> _MATERIAL PROVIDED_
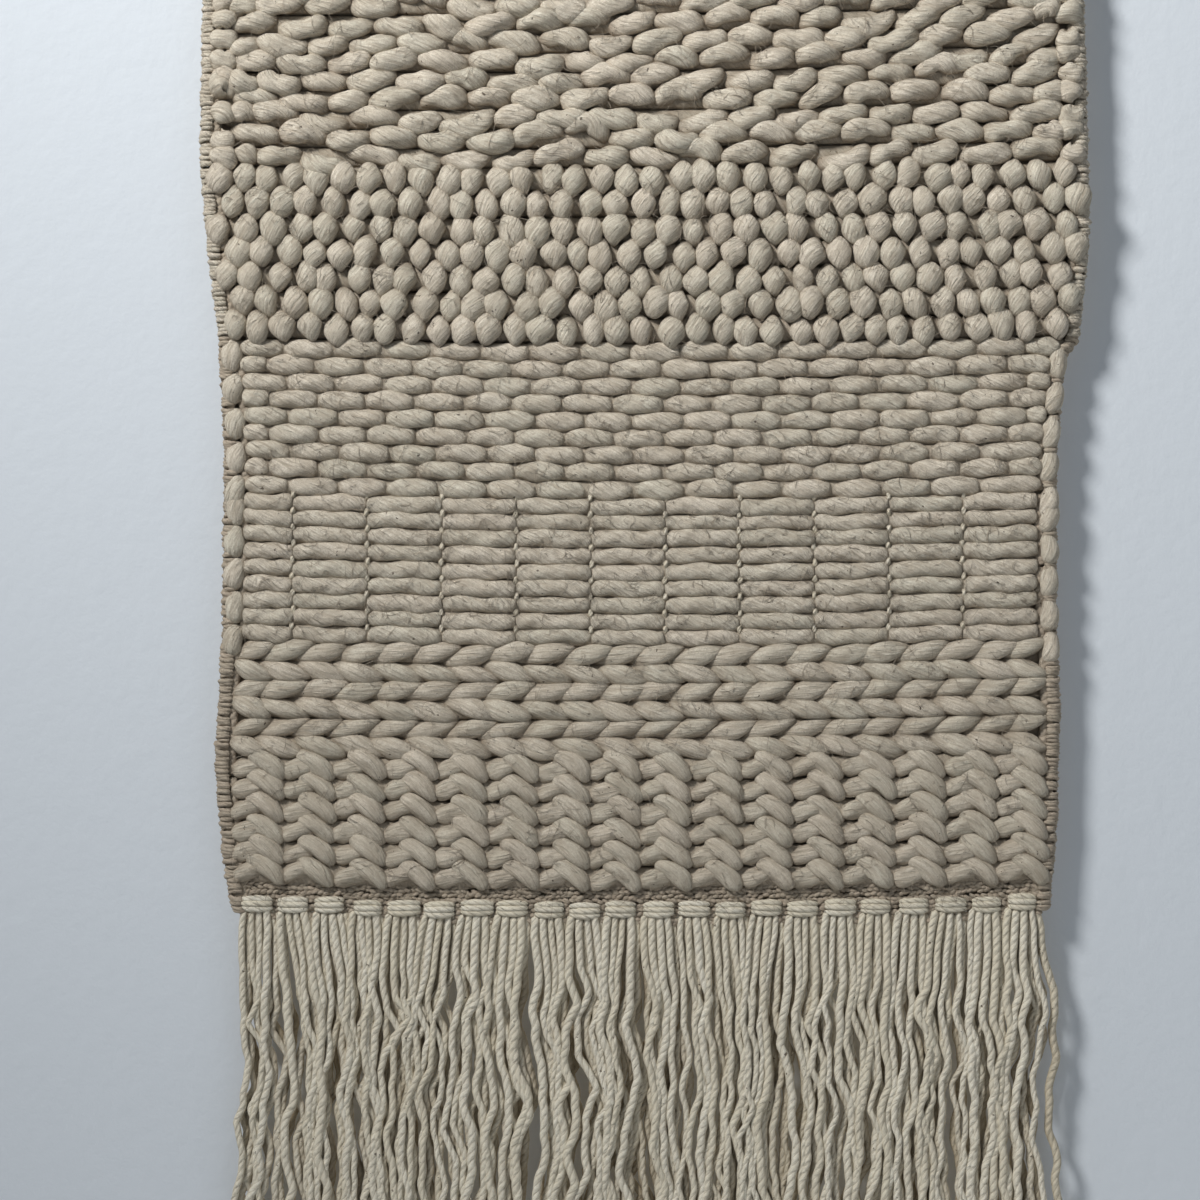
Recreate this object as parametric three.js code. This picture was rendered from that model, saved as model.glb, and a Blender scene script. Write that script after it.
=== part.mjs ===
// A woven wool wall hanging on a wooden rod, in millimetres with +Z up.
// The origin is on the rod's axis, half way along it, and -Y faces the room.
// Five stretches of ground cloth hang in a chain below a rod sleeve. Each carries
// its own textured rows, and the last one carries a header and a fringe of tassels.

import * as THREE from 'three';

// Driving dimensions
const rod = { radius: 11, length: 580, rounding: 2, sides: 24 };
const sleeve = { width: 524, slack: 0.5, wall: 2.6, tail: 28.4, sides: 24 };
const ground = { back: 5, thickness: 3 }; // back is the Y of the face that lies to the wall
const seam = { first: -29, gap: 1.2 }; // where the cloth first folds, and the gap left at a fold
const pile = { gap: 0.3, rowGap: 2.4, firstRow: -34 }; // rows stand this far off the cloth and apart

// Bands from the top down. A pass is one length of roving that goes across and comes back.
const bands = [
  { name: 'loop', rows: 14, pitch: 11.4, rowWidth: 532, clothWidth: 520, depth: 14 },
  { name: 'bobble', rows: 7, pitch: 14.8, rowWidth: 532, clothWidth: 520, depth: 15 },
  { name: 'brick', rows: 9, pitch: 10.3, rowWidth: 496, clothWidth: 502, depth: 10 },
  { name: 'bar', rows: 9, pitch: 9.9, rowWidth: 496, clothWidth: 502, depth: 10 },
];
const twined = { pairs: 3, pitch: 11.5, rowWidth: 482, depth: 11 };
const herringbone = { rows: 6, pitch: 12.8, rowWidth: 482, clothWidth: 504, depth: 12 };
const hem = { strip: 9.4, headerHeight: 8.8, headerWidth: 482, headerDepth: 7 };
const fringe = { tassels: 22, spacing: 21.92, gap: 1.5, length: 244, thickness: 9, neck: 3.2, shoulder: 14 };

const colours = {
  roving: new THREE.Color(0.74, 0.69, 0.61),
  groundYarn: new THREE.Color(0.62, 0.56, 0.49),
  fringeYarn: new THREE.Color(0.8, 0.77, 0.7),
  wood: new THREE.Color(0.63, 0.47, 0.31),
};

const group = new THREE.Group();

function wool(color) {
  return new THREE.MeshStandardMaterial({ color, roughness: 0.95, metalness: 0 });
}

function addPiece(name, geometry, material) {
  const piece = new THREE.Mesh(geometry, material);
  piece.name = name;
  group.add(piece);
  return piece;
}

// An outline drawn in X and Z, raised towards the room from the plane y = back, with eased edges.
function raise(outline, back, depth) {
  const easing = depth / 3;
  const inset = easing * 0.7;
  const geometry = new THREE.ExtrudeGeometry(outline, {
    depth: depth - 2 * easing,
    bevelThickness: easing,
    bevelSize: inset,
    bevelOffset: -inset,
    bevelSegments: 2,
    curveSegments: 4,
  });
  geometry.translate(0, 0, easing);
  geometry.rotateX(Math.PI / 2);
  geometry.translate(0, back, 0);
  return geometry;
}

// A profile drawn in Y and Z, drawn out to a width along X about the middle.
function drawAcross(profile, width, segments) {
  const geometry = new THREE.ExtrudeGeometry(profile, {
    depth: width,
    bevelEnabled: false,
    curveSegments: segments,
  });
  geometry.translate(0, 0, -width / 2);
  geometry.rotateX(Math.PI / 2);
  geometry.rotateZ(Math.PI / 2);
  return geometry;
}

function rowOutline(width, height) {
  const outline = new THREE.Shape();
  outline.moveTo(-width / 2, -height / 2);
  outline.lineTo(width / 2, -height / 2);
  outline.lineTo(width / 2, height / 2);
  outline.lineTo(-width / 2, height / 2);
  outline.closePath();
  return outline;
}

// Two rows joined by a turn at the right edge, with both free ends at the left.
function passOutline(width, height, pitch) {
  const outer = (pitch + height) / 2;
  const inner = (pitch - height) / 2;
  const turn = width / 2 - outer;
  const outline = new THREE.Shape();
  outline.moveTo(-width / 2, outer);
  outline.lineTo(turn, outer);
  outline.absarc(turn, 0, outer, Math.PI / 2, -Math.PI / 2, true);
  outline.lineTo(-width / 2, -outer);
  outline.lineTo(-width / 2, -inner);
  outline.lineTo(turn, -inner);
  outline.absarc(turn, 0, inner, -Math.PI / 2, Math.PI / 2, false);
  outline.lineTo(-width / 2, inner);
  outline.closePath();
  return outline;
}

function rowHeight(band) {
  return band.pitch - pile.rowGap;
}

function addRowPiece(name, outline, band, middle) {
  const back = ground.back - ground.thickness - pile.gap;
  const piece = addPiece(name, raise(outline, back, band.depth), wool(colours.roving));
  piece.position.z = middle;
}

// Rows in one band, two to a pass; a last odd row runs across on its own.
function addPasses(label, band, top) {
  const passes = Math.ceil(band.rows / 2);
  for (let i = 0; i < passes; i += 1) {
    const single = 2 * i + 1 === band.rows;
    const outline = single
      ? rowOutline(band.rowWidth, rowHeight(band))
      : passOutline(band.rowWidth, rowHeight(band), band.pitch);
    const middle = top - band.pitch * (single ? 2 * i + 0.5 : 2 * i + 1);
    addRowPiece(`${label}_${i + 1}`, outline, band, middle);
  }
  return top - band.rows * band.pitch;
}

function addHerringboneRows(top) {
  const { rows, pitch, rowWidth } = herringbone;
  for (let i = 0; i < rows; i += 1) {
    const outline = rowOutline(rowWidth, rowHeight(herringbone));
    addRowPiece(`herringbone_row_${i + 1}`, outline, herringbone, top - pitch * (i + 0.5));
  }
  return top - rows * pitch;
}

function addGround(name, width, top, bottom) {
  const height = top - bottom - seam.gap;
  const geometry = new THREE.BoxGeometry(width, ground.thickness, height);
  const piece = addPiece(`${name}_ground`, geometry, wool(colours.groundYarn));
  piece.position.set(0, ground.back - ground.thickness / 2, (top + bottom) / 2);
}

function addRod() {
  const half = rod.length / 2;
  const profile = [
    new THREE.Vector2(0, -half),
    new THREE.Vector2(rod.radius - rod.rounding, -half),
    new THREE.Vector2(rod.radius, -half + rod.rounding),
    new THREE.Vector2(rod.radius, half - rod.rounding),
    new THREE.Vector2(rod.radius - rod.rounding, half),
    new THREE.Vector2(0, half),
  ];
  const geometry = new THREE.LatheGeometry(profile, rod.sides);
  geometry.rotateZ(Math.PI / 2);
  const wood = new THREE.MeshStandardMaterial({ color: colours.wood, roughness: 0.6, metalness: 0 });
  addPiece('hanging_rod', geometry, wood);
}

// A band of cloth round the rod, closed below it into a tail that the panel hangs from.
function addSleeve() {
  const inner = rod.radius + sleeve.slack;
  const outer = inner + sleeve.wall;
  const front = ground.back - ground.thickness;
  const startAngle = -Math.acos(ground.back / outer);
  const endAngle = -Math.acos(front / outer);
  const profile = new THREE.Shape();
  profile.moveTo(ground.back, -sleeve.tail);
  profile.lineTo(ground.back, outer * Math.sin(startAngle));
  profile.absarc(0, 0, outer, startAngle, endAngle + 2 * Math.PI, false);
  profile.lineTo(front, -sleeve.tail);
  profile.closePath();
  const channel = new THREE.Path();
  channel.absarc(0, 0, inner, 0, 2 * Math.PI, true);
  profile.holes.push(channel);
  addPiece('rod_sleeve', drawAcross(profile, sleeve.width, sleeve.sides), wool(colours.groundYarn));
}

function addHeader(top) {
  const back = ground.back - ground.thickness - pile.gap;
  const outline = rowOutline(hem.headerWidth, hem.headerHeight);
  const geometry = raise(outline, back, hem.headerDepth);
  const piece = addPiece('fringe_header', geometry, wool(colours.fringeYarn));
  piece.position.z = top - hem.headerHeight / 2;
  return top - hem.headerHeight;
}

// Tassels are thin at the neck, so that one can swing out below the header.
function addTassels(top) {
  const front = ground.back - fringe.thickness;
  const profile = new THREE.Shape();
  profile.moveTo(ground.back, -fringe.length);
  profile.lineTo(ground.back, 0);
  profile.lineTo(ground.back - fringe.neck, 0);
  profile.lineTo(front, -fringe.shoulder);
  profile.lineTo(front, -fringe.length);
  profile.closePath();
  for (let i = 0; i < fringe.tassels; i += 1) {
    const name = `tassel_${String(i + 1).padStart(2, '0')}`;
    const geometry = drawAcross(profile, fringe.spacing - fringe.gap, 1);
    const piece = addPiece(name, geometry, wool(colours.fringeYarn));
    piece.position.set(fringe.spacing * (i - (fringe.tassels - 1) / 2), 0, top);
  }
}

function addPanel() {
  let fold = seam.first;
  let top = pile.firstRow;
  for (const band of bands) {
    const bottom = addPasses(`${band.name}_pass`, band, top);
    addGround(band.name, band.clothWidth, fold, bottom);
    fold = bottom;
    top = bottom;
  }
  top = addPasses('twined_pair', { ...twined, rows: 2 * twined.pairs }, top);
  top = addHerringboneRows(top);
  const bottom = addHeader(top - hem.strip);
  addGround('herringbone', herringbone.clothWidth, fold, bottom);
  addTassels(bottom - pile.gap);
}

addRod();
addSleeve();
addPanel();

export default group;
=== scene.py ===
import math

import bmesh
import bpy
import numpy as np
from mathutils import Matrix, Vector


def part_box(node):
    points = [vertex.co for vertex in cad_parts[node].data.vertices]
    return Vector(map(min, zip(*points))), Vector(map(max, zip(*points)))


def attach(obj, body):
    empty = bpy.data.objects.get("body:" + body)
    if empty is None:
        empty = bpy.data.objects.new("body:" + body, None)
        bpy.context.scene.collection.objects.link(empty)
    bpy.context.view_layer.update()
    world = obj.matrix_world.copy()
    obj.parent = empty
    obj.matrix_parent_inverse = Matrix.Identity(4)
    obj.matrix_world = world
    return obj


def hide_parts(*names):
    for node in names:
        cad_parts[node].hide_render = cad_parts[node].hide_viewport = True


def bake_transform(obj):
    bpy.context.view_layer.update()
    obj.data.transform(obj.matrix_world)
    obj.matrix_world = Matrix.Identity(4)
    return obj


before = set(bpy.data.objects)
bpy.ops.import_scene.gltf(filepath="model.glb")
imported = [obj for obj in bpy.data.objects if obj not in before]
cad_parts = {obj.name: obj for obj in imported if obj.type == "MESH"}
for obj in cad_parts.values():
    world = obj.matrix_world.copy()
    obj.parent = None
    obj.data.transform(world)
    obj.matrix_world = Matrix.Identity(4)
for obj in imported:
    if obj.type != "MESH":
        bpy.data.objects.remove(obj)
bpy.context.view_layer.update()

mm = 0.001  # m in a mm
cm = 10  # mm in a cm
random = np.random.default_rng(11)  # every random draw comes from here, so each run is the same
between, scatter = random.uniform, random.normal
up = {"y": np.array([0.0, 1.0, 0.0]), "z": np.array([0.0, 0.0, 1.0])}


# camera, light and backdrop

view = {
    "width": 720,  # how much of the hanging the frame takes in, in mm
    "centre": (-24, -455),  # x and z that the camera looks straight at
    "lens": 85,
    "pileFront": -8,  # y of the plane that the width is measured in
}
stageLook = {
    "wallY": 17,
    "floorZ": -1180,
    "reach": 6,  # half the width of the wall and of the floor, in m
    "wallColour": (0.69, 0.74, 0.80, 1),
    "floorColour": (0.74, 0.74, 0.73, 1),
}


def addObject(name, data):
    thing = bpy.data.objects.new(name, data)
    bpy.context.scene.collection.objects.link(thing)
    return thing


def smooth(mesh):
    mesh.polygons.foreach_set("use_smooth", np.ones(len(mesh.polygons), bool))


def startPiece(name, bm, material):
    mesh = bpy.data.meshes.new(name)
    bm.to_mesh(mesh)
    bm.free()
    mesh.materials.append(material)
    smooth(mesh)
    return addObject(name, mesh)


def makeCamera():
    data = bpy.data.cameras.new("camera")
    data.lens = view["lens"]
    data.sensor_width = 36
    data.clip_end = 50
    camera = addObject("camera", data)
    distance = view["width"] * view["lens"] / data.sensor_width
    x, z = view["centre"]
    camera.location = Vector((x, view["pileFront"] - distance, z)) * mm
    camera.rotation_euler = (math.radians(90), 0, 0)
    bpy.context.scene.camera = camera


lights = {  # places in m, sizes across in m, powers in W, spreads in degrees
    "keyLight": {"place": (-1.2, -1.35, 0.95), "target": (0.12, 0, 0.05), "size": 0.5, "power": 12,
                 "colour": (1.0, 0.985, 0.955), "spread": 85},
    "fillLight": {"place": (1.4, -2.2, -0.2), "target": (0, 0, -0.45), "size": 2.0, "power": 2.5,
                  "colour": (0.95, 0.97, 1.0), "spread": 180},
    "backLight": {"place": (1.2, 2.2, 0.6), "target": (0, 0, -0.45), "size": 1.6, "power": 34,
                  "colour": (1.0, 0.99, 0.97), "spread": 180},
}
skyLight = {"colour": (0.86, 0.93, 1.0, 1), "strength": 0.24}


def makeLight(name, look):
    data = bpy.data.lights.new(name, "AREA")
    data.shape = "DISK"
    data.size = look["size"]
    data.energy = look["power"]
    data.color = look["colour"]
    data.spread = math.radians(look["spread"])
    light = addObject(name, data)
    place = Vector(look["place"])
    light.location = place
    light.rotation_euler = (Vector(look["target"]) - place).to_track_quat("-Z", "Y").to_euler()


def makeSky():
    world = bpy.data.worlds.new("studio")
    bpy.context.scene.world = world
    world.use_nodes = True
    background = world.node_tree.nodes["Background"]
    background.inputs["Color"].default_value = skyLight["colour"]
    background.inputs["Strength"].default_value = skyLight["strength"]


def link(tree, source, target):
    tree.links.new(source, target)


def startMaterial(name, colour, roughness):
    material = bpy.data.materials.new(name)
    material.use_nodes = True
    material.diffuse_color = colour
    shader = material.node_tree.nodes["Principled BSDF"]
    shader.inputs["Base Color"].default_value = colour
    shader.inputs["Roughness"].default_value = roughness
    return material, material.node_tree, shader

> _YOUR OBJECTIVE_
Write down exactly the span of lines above from the one containing "addGround('herringbone', herringbone.clothWidth, fold, bottom);" to the one containing "# camera, light and backdrop", both ends included.

> _TASK OUTPUT_
  addGround('herringbone', herringbone.clothWidth, fold, bottom);
  addTassels(bottom - pile.gap);
}

addRod();
addSleeve();
addPanel();

export default group;
=== scene.py ===
import math

import bmesh
import bpy
import numpy as np
from mathutils import Matrix, Vector


def part_box(node):
    points = [vertex.co for vertex in cad_parts[node].data.vertices]
    return Vector(map(min, zip(*points))), Vector(map(max, zip(*points)))


def attach(obj, body):
    empty = bpy.data.objects.get("body:" + body)
    if empty is None:
        empty = bpy.data.objects.new("body:" + body, None)
        bpy.context.scene.collection.objects.link(empty)
    bpy.context.view_layer.update()
    world = obj.matrix_world.copy()
    obj.parent = empty
    obj.matrix_parent_inverse = Matrix.Identity(4)
    obj.matrix_world = world
    return obj


def hide_parts(*names):
    for node in names:
        cad_parts[node].hide_render = cad_parts[node].hide_viewport = True


def bake_transform(obj):
    bpy.context.view_layer.update()
    obj.data.transform(obj.matrix_world)
    obj.matrix_world = Matrix.Identity(4)
    return obj


before = set(bpy.data.objects)
bpy.ops.import_scene.gltf(filepath="model.glb")
imported = [obj for obj in bpy.data.objects if obj not in before]
cad_parts = {obj.name: obj for obj in imported if obj.type == "MESH"}
for obj in cad_parts.values():
    world = obj.matrix_world.copy()
    obj.parent = None
    obj.data.transform(world)
    obj.matrix_world = Matrix.Identity(4)
for obj in imported:
    if obj.type != "MESH":
        bpy.data.objects.remove(obj)
bpy.context.view_layer.update()

mm = 0.001  # m in a mm
cm = 10  # mm in a cm
random = np.random.default_rng(11)  # every random draw comes from here, so each run is the same
between, scatter = random.uniform, random.normal
up = {"y": np.array([0.0, 1.0, 0.0]), "z": np.array([0.0, 0.0, 1.0])}


# camera, light and backdrop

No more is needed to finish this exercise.